Jane’s father, Lord Morley, remained devoted to the interests of Henry VIII’s eldest daughter throughout his lifetime, dedicating a number of his works and translation projects to her. Mary’s fragmentary privy purse expenses from the late 1530s and 1540s also indicate an association. Lord Morley presented the princess with a New Year’s gift in 1537, 1538, 1540 and 1543 (a year in which a book was presented).28 The princess reciprocated with the gift of a book in January 1544.29 In December 1537 she also made a payment to one of Lord Morley’s servants, suggesting that they had delivered a message or a gift from their master.30 The princess held the family in high enough esteem to stand as godmother to a child born to Jane’s brother Henry and his wife in January 1537, making a payment to Mistress Parker’s nurse and midwife in gratitude for her safe delivery.31 Following the fall of Anne Boleyn there is also considerable evidence that Jane herself was in favour with the princess. Like her father, Jane gave Mary New Year’s gifts in 1537, 1538 and 1540. That she had earlier been in the habit of giving the princess gifts is clear from the sum of 5 shillings paid by Mary in January 1537 for ‘mending of the clock which my lady’s grace had of my Lady Rochford’.32 In February of that year Mary gave Jane 12 yards of expensive black satin for a gown, while that April she rewarded a servant of Jane’s, suggesting that the pair communicated when not together.33 Similar payments to Jane’s servants were made in April 1538 on two separate occasions.

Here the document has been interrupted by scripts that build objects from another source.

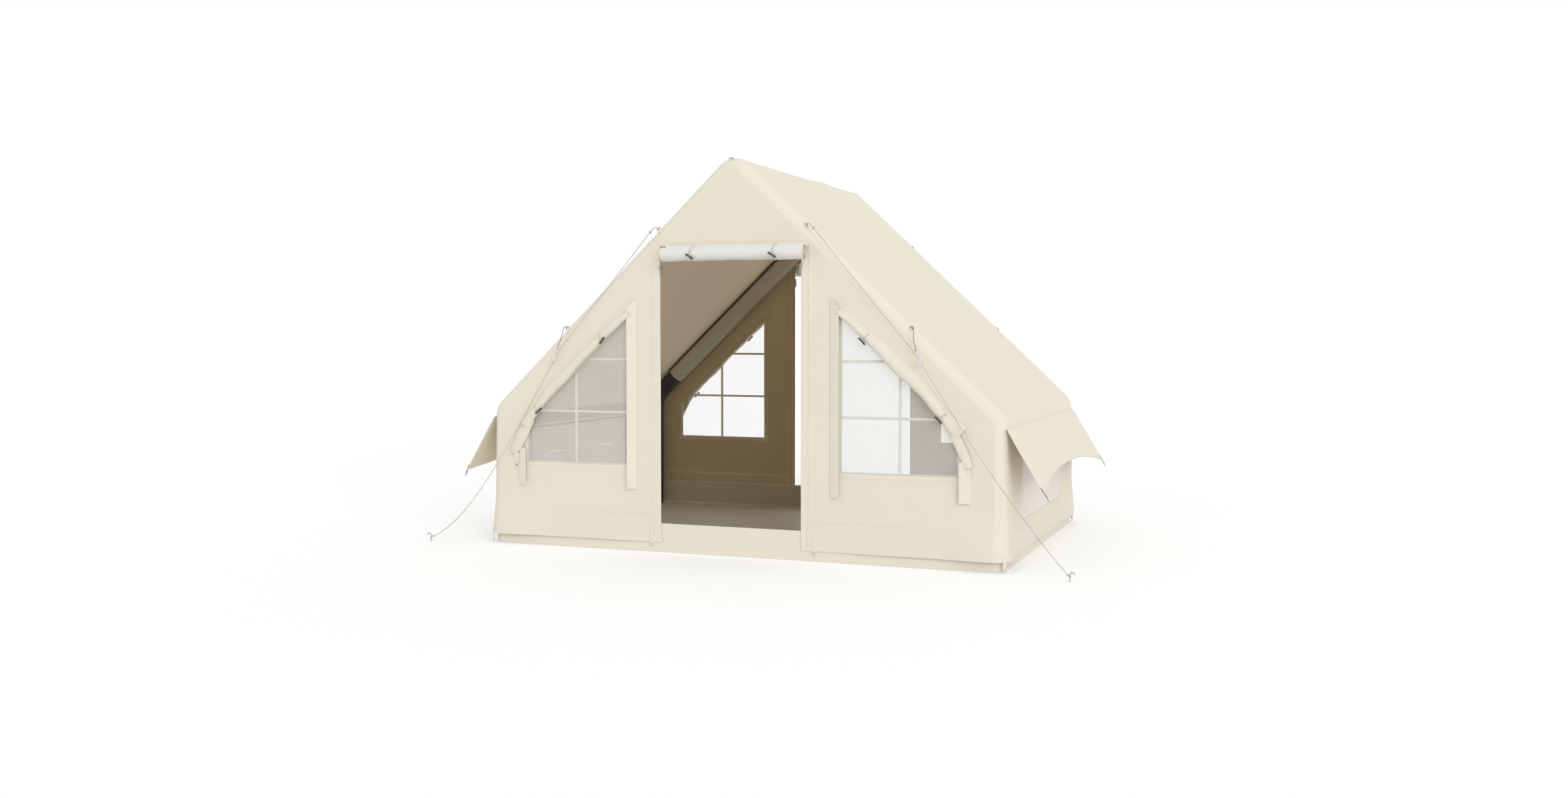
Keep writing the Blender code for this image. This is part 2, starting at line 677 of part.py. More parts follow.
def make_lowered_cover(end_word, end, side_word, side):
    name = f"{end_word}_window_cover_{side_word}"
    outline = window_outline(COVER_LAP, COVER_LAP + COVER_LIFT)
    mesh = panel_mesh(name, [facing(outline, side)], end * (HALF_DEPTH + GAP), end * (HALF_DEPTH + GAP + CANVAS))
    add_object(name, mesh, CANVAS_CREAM)


def toggle_mesh():
    return disc_mesh("toggle", TOGGLE_RADIUS, -TOGGLE_LENGTH / 2, TOGGLE_LENGTH / 2, 10, TOGGLE_EDGE)


def add_toggle(name, centre, out, along, slant):
    """A barrel whose origin is on its pivot. Out is the pivot, and slant turns it from along."""
    pivot = Vector(out).normalized()
    lengthwise = Matrix.Rotation(slant, 3, pivot) @ Vector(along)
    made = add_object(name, toggle_mesh(), TOGGLE_GREY)
    made.matrix_world = axis_frame(centre, lengthwise, pivot)


def make_cover_toggles(end_word, end, side_word, side, lowered):
    out = Vector((0, end, 0))
    for order, number, slant in zip(("upper", "lower"), COVER_TOGGLES, COVER_TOGGLE_SLANTS[end * side]):
        centre, wide, thick = cover_station(number, end, side)
        along = cover_direction(number, end, side)
        inward = along.cross(out)
        if inward.z > 0:
            inward = -inward
        turn = 0 if lowered else COVER_TOGGLE_TURN
        pivot = out * math.cos(turn) + inward * math.sin(turn)
        reach = thick + TIE + GAP + TOGGLE_RADIUS
        if lowered:
            centre.y = end * (HALF_DEPTH + GAP + CANVAS)
            reach = GAP + TOGGLE_RADIUS
        name = f"{end_word}_cover_toggle_{side_word}_{order}"
        add_toggle(name, centre + pivot * reach, pivot, along, math.radians(slant))


# Rolled doors
def make_door_roll(end_word, end):
    name = end_word + "_door_roll"
    left, right = sorted((-end * DOOR_ROLL_LEFT, -end * DOOR_ROLL_RIGHT))
    centre_y = end * (HALF_DEPTH + GAP + TIE + DOOR_ROLL_RADIUS)
    steps = len(DOOR_ROLL_SAG) - 1
    line = [(left + (right - left) * step / steps, centre_y, DOOR_ROLL_HEIGHT) for step in range(steps + 1)]
    made = add_object(name, tube_mesh(name, line, DOOR_ROLL_RADIUS, 6, shares=DOOR_ROLL_SAG), DOOR_WHITE)
    depth = sorted((end * (HALF_DEPTH + GAP), end * (HALF_DEPTH + GAP + DOOR_HEAD_CLOTH)))
    head = box_mesh("head", (left + GAP, depth[0], DOOR_ROLL_HEIGHT - DOOR_HEAD_CLOTH),
                    (right - GAP, depth[1], LINTEL + DOOR_HEAD_LAP))
    boolean(made, add_cutter(name + "_head", head), "UNION")
    for number, x in enumerate((DOOR_TIE_LEFT, DOOR_TIE_RIGHT)):
        centre = (-end * x, centre_y, DOOR_ROLL_HEIGHT)
        across = (0, end * math.sin(TIE_TURN), math.cos(TIE_TURN))
        tie = ring_mesh("tie", DOOR_ROLL_RADIUS, TIE, axis_frame(centre, (1, 0, 0), across), 20, 6)
        boolean(made, add_cutter(f"{name}_tie_{number}", tie), "UNION")
        pivot = Vector((0, end * math.cos(DOOR_TOGGLE_DROP), -math.sin(DOOR_TOGGLE_DROP)))
        reach = DOOR_ROLL_RADIUS + TIE + GAP + TOGGLE_RADIUS
        word = "left" if -end * x < 0 else "right"
        add_toggle(f"{end_word}_door_toggle_{word}", Vector(centre) + pivot * reach, pivot,
                   Vector((1, 0, 0)), DOOR_TOGGLE_SLANT * -end)


# Zip sliders, clipped over the edge of each jamb
def make_zip_slider(end_word, end, side_word, side):
    name = f"{end_word}_zip_slider_{side_word}"
    wide, deep, tall = SLIDER_SIZE
    edge = side * DOOR_EDGE[end * side]
    middle = end * (HALF_DEPTH - CANVAS / 2)
    body = box_mesh(name, (edge - wide / 2, middle - deep / 2, SLIDER_HEIGHT - tall / 2),
                    (edge + wide / 2, middle + deep / 2, SLIDER_HEIGHT + tall / 2))
    made = add_object(name, body, ZIP_METAL)
    slot = CANVAS / 2 + GAP
    reach = sorted((edge - side * GAP, edge + side * wide))
    cutter = box_mesh("slot", (reach[0], middle - slot, SLIDER_HEIGHT - tall),
                      (reach[1], middle + slot, SLIDER_HEIGHT + tall))
    boolean(made, add_cutter(name + "_slot", cutter), "DIFFERENCE")
    pull_wide, pull_deep, pull_long = SLIDER_PULL
    face = middle + end * deep / 2
    depth = sorted((face - end * pull_deep / 2, face + end * pull_deep / 2))
    centre_x = edge - side * wide / 4
    low = SLIDER_HEIGHT - tall / 2 - pull_long
    pull = box_mesh("pull", (centre_x - pull_wide / 2, depth[0], low),
                    (centre_x + pull_wide / 2, depth[1], SLIDER_HEIGHT))
    boolean(made, add_cutter(name + "_pull", pull), "UNION")


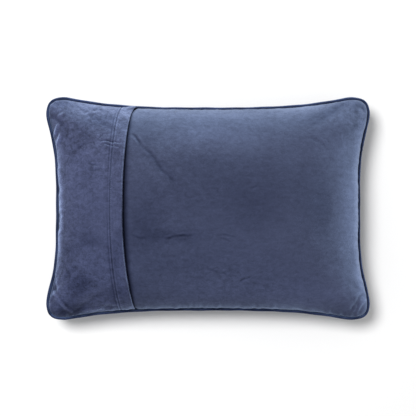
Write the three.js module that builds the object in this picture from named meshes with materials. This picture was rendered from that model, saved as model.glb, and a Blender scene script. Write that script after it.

The evidence suggests that Jane sympathised with the king’s eldest daughter, making a public show of support for her while she was still exiled from court and probably still angry with the queen. Although the evidence is tenuous it is generally considered that Jane was estranged from her husband’s family by the end of 1535. Certainly, any show of sympathy for Mary from Jane would not have endeared her to Anne Boleyn.